Academic journal article Missouri Law Review

Litigating the Ghost of Gideon in Florida: Separation of Powers as a Tool to Achieve Indigent Defense Reform

Academic journal article Missouri Law Review

Litigating the Ghost of Gideon in Florida: Separation of Powers as a Tool to Achieve Indigent Defense Reform

Article excerpt

Today, the promise long ago heralded by Clarence Gideon's successful appeal (1) goes unfulfilled, as public indigent defense systems nationwide operate in perpetual crisis mode. (2) A key difficulty has been that Gideon, while surely deserving of landmark status for its recognition that "lawyers in criminal courts are necessities, not luxuries," (3) failed to provide any guidance on how states should afford such assistance. (4) This deficit has only worsened over time, as the right to counsel has been extended to less serious criminal offenders, (5) resulting in the infusion of yet more indigent clients, magnifying the importance of what Anthony Lewis justly termed an "enormous social task." (6)

In Florida, the difficulty has been in evidence since Gideon was decided, (7) prompting the state's supreme court almost thirty years later to condemn the "woefully inadequate funding of the public defenders' offices, despite repeated appeals to the legislature for assistance." (8) In the Sunshine State, however, the standard saga of underfunding and case overloads has come with a twist.

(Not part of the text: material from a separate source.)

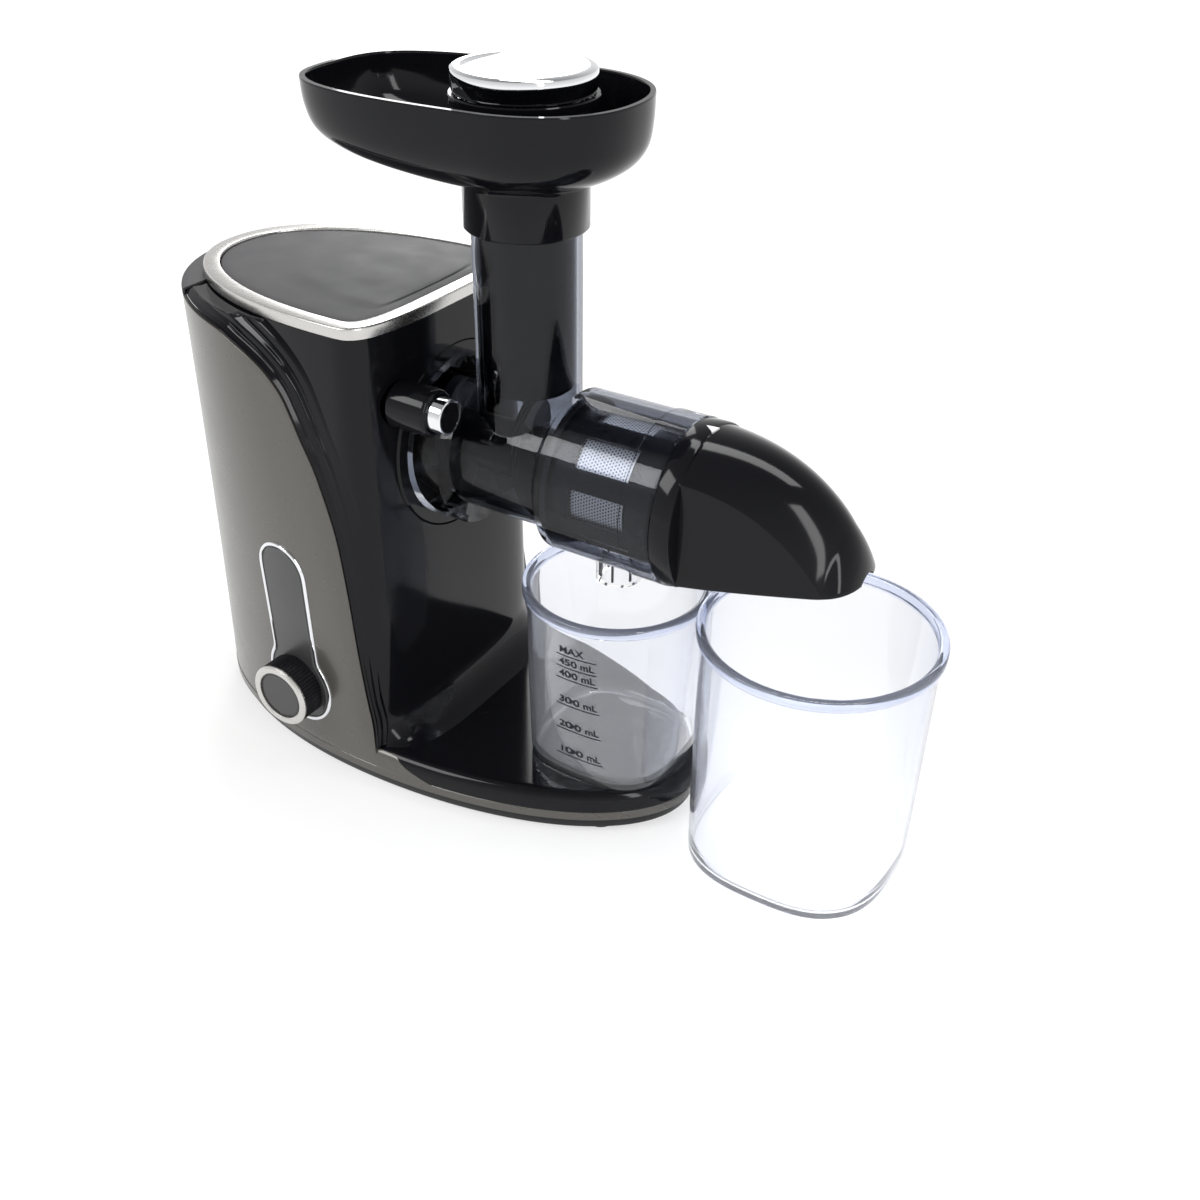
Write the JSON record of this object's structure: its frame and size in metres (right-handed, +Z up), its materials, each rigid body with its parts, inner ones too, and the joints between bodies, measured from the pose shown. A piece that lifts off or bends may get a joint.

Dating back to the 1970s, Florida courts, including its supreme court, have repeatedly sought to remedy the situation. After condoning Gideon's plight, (9) only to have its position repudiated in Gideon and rejected by twenty-two other states that filed an opposing amicus brief with the Court, (10) the Florida judiciary subsequently distinguished itself, forcefully insisting upon the representational rights of accused indigents in the face of chronic public defender underfunding and case overloads. (11)

This judicial assertiveness did not go unnoticed by the Florida Legislature, which in 2004, without fanfare or notice, took the unusual step of expressly prohibiting courts from granting public defender motions to withdraw on the basis of a conflict of interest deriving from excessive caseload or underfunding. (12) The legislative shot across the judiciary's bow, while not unprecedented in the recent annals of Florida lawmaking, (13) constituted a provocative challenge to the inherent authority of Florida courts to regulate attorney conduct and ensure satisfaction of the Sixth Amendment right to effective assistance of counsel.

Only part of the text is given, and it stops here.